Still, some audience members were rubbed the wrong way by the homosexual theme of "Falsettos." Ballard recalls how a few theatergoers left during performances at UNLV.

Much of the story follows the gay relationship that burgeons between Marvin and Whizzer. "Immediately they say, 'Oh, it's about homosexuality; they kiss on stage.' We don't kiss on stage, but they thought we would, so they leave," Ballard says.

Certainly homosexuality "plays a part, but I don't think it plays a huge part," Horman says, contending that the plot focuses more on Marvin's troubled relationship with his wife and teenage son. "Maybe at first it's, 'OK, they're gay,' but then, it's done with."

It's just one of several touchy subjects broached in the musical, he says.

"Yes, it's a homosexual couple, so you can be uncomfortable with that," Horman adds. "Yes, the play involved AIDS and that's going to cause some emotions to stir. There's a divorce (and) you've got a child in the midst of all this. There's a lot of stuff going on. I don't think I would call Las Vegas a theater town by any means, so (the topic) is something different.

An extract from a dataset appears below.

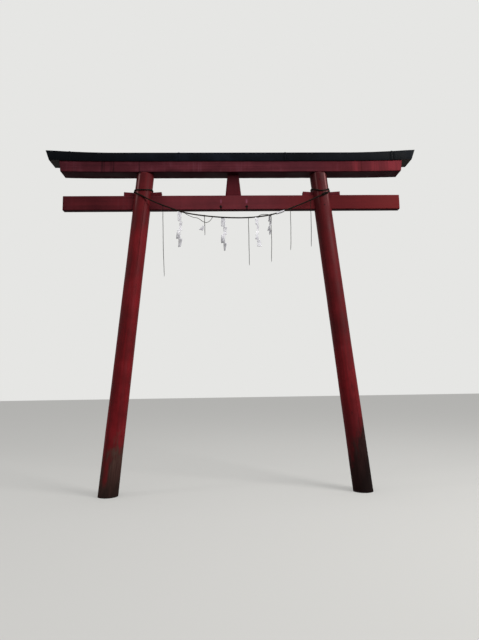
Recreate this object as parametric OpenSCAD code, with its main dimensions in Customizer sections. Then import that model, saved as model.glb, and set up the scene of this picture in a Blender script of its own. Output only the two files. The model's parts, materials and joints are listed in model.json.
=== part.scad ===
// A wooden torii gate. Two round posts lean towards each other. A tie beam passes through both and is held by
// wedges. A center strut and the posts' heads carry the upper beam, and on that lies the cap beam under its
// folded metal cover. A straw rope is wound round the posts and hangs between them, and paper streamers and thin
// straw strands hang from it.
// Lengths are in millimetres. The origin is the middle of the left post's foot, X points at the right post,
// Y away from the front and Z up.

/* [Posts] */
// Distance between the middles of the posts' feet
post_foot_spacing = 2686; // [2400:1:3000]
// Distance between the middles of the posts' heads
post_head_spacing = 1956; // [1800:1:2200]
// Height of the posts, from the ground to the underside of the upper beam
post_h = 3495; // [3400:1:3700]
// Diameter of a post at the ground
post_foot_d = 210; // [195:1:230]
// Diameter of a post under the upper beam
post_head_d = 180; // [165:1:186]
// Side of the square tenon on a post's head
head_tenon_w = 78; // [50:1:90]
// Height of the tenon on a post's head
head_tenon_h = 88; // [50:1:110]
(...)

"I don't think (audience members) were offended, but I think they were affected and that forced them to do something, whether it was to stay ... or get up and leave. In a way, I think we did our job in that respect."

Gonzalez agrees. "They should be very proud ... to be one of a handful across this nation that has been selected as one of the best of this art form," he says. "To be invited to the Kennedy Center ... shows a lot about the department. It shows a lot about the university."